The denial of the motion to dismiss the action under R. L., c. 413 was erroneous, though the plaintiff may still be permitted in discretion to amend. The statute (s. 12) permits actions to be brought by the "owner, lessor," or (as against a mortgagor in possession) by the "purchaser at a mortgage foreclosure sale." There is no evidence that the plaintiff is the defendant's lessor or that the plaintiff bought the premises at a foreclosure sale. The plaintiff claims, however, to be the owner of the premises under a deed from the selectmen of Sandown. The title of the Town of Sandown derives from a tax deed from the presumed collector of taxes of that town for 1937, who assumed to sell the premises to the town for the nonpayment of the taxes he believed to have been assessed on the premises in the name of the Estate of Etta Sargent. The defendant appears to claim title under a deed from the administrator of that estate, though he has not yet had the opportunity to prove his claim.

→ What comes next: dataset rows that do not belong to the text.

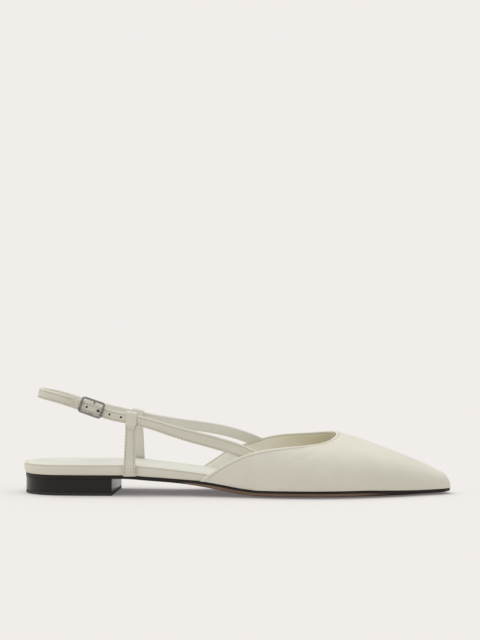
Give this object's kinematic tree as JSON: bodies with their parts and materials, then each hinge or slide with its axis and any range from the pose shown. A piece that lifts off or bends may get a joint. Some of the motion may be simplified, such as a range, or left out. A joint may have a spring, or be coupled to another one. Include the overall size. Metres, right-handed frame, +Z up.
{
  "type": "sling back flat",
  "caption": "Pointed leather flat for the right foot, with cut-away sides, a buckled sling strap through upright loops, a thin sole and a low block heel.",
  "frame": {"origin": "on the floor, below the middle of the shoe's length and width", "axes": "+X to the toe, -Y to the outer side of the right foot, +Z up"},
  "size_m": [0.27, 0.079, 0.0661],
  "materials": {
    "cream_leather": "smooth calf, low sheen",
    "cream_lining": "soft matt lining leather",
    "black_sole_edge": "inked and waxed edge, tan bevel",
    "black_lacquer": "gloss black",
    "black_rubber": "matt",
    "polished_steel": "polished"
  },
  "bodies": {
    "root": {"outsole": "black_sole_edge", "heel_block": "black_lacquer", "top_lift": "black_rubber", "insole_board": "cream_leather", "sock_lining": "cream_lining", "vamp": "cream_leather", "sling_lateral": "cream_leather", "sling_medial": "cream_leather", "upright_lateral": "cream_leather", "upright_medial": "cream_leather", "buckle_frame": "polished_steel", "buckle_prong": "polished_steel"}
  },
  "joints": []
}
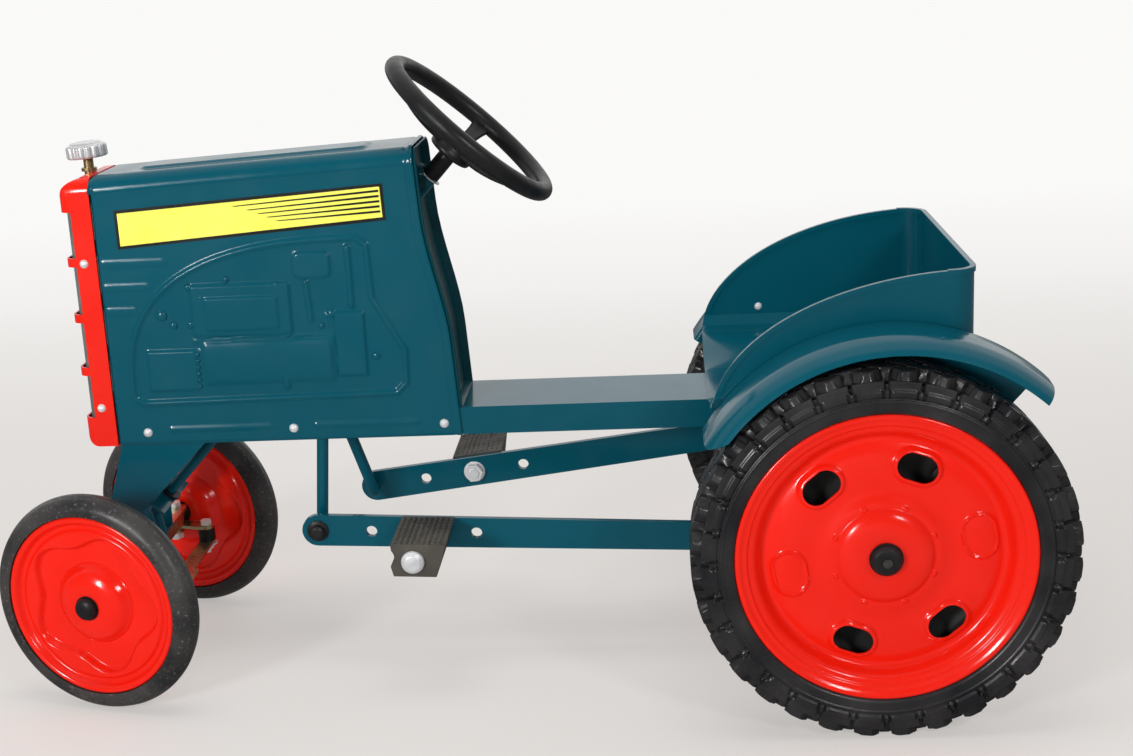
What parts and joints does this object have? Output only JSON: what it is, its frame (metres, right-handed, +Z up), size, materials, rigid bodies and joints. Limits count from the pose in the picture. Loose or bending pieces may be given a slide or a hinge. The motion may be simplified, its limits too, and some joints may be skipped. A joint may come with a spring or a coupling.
{
  "type": "pedal tractor",
  "caption": "Child's ride-on pedal tractor in pressed sheet steel, with a treadle drive on a cranked rear axle, steered front wheels, an embossed engine hood and an open seat tub.",
  "frame": {"origin": "on the ground, below the middle of the bounding box", "axes": "+X forwards, from the rear wheels to the front wheels; +Y to the driver's left; +Z up"},
  "size_m": [0.9536, 0.47, 0.5667],
  "materials": {
    "paint_teal": "glossy enamel",
    "paint_red": "glossy enamel",
    "zinc": "bright zinc plate",
    "yellow_zinc": "yellow zinc plate",
    "tyre_black": "satin",
    "plastic_black": "satin",
    "silver_plastic": "metallised",
    "brass": "dull",
    "mesh_grey": "satin"
  },
  "bodies": {
    "frame": {"chassis_beam": "paint_teal", "front_pedestal": "paint_teal", "front_axle": "yellow_zinc", "chassis_bolts": "zinc", "kingpins": "zinc", "hood": "paint_teal", "hood_screws": "zinc", "grille_shell": "paint_red", "grille_mesh": "mesh_grey", "grille_screws": "zinc", "cap_stem": "brass", "dash_panel": "paint_teal", "column_tube": "paint_teal", "column_washer": "zinc", "lower_bush": "plastic_black", "rear_carrier": "paint_teal", "axle_bushes": "plastic_black", "hanger_rod": "zinc", "seat_tub": "paint_teal", "fender_left": "paint_teal", "fender_right": "paint_teal", "seat_bolts": "zinc"},
    "cap": {"radiator_cap": "silver_plastic"},
    "steering": {"steering_wheel": "plastic_black", "steering_sleeve": "plastic_black", "steering_shaft": "paint_teal"},
    "knuckle_l": {"knuckle_left": "yellow_zinc", "front_cap_left": "plastic_black"},
    "knuckle_r": {"knuckle_right": "yellow_zinc", "front_cap_right": "plastic_black"},
    "track": {"track_rod": "yellow_zinc", "track_rod_bushes": "plastic_black", "track_rod_pins": "zinc"},
    "front_wheel_l": {"front_disc_left": "paint_red", "front_tyre_left": "tyre_black", "front_hub_left": "plastic_black"},
    "front_wheel_r": {"front_disc_right": "paint_red", "front_tyre_right": "tyre_black", "front_hub_right": "plastic_black"},
    "crank": {"crank_axle": "zinc", "axle_washers": "zinc", "rear_caps": "plastic_black"},
    "rear_wheel_l": {"rear_disc_left": "paint_red", "rear_tyre_left": "tyre_black", "rear_hub_left": "plastic_black"},
    "rear_wheel_r": {"rear_disc_right": "paint_red", "rear_tyre_right": "tyre_black", "rear_hub_right": "plastic_black"},
    "treadle_l": {"pedal_bar_left": "paint_teal", "crank_bush_left": "plastic_black", "pedal_bolt_left": "zinc"},
    "treadle_r": {"pedal_bar_right": "paint_teal", "crank_bush_right": "plastic_black", "pedal_bolt_right": "zinc"},
    "hang_l": {"hanger_left": "paint_teal", "hanger_cap_left": "plastic_black"},
    "hang_r": {"hanger_right": "paint_teal", "hanger_cap_right": "plastic_black"},
    "pedal_l": {"pedal_left": "plastic_black"},
    "pedal_r": {"pedal_right": "plastic_black"}
  },
  "joints": [
    {"name": "crank_turn", "type": "hinge", "parent": "frame", "child": "crank", "pos_m": [-0.3168, 0, 0.16], "axis": [0, -1, 0], "range_deg": [-20, 20]},
    {"name": "treadle_turn_l", "type": "hinge", "parent": "crank", "child": "treadle_l", "pos_m": [-0.29957, 0.057, 0.11735], "axis": [0, -1, 0], "range_deg": [-20.7, 20.7]},
    {"name": "treadle_turn_r", "type": "hinge", "parent": "crank", "child": "treadle_r", "pos_m": [-0.33403, -0.057, 0.20265], "axis": [0, -1, 0], "range_deg": [-19, 19]},
    {"name": "hanger_turn_l", "type": "hinge", "parent": "treadle_l", "child": "hang_l", "pos_m": [0.18643, 0.057, 0.13935], "axis": [0, -1, 0], "range_deg": [-9.6, 9.6]},
    {"name": "hanger_turn_r", "type": "hinge", "parent": "treadle_r", "child": "hang_r", "pos_m": [0.14886, -0.057, 0.14354], "axis": [0, -1, 0], "range_deg": [-9.4, 9.4]},
    {"name": "pedal_spin_l", "type": "hinge", "parent": "treadle_l", "child": "pedal_l", "pos_m": [0.08754, 0.0985, 0.13487], "axis": [0, 1, 0], "continuous": true},
    {"name": "pedal_spin_r", "type": "hinge", "parent": "treadle_r", "child": "pedal_r", "pos_m": [0.0506, -0.0985, 0.15557], "axis": [0, 1, 0], "continuous": true},
    {"name": "rear_spin_l", "type": "hinge", "parent": "crank", "child": "rear_wheel_l", "pos_m": [-0.3168, 0.1995, 0.16], "axis": [0, 1, 0], "continuous": true},
    {"name": "rear_spin_r", "type": "hinge", "parent": "crank", "child": "rear_wheel_r", "pos_m": [-0.3168, -0.1995, 0.16], "axis": [0, 1, 0], "continuous": true},
    {"name": "steering_turn", "type": "hinge", "parent": "frame", "child": "steering", "pos_m": [0.0282, 0, 0.4995], "axis": [-0.6794, 0, 0.7337], "range_deg": [-8.5, 28.5]},
    {"name": "knuckle_turn_l", "type": "hinge", "parent": "frame", "child": "knuckle_l", "pos_m": [0.3702, 0.1, 0.102], "axis": [0, 0, 1], "range_deg": [-13.87, 46.27]},
    {"name": "knuckle_turn_r", "type": "hinge", "parent": "frame", "child": "knuckle_r", "pos_m": [0.3702, -0.1, 0.102], "axis": [0, 0, 1], "range_deg": [-13.87, 46.27]},
    {"name": "track_turn", "type": "hinge", "parent": "knuckle_l", "child": "track", "pos_m": [0.33559, 0.10992, 0.085], "axis": [0, 0, 1], "range_deg": [-46.27, 13.87]},
    {"name": "front_spin_l", "type": "hinge", "parent": "knuckle_l", "child": "front_wheel_l", "pos_m": [0.37819, 0.12788, 0.102], "axis": [0.2756, 0.9613, 0], "continuous": true},
    {"name": "front_spin_r", "type": "hinge", "parent": "knuckle_r", "child": "front_wheel_r", "pos_m": [0.36221, -0.12788, 0.102], "axis": [0.2756, 0.9613, 0], "continuous": true},
    {"name": "cap_turn", "type": "hinge", "parent": "frame", "child": "cap", "pos_m": [0.3822, 0, 0.49], "axis": [0, 0, 1], "range_deg": [0, 360]}
  ],
  "couplings": [
    {"joint": "treadle_turn_l", "follows": "crank_turn", "ratio": -1.0279},
    {"joint": "treadle_turn_r", "follows": "crank_turn", "ratio": -0.9411},
    {"joint": "hanger_turn_l", "follows": "crank_turn", "ratio": 0.4731},
    {"joint": "hanger_turn_r", "follows": "crank_turn", "ratio": -0.4619},
    {"joint": "knuckle_turn_l", "follows": "steering_turn", "ratio": 1.62},
    {"joint": "knuckle_turn_r", "follows": "steering_turn", "ratio": 1.62},
    {"joint": "track_turn", "follows": "steering_turn", "ratio": -1.62}
  ]
}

The main defect in the plaintiff's title, the defendant asserts, arises from the fact that the warrant for the town meeting of 1937 was posted on February 23, while the meeting was held on March 9. The warrant was required to be posted fourteen days before the day of the meeting. R. L., c. 57, s. 4. In reckoning time, the day of posting is not to be counted. R. L., c. 7, s. 34. Consequently the notice was given only thirteen days before the meeting. The defective notice voided the assessment made thereunder, and the plaintiff cannot establish a tax title as owner of the premises. Grafton Bank v. Kimball, 20 N.H. 107, 111; Osgood v. Blake,21 N.H. 550, 564.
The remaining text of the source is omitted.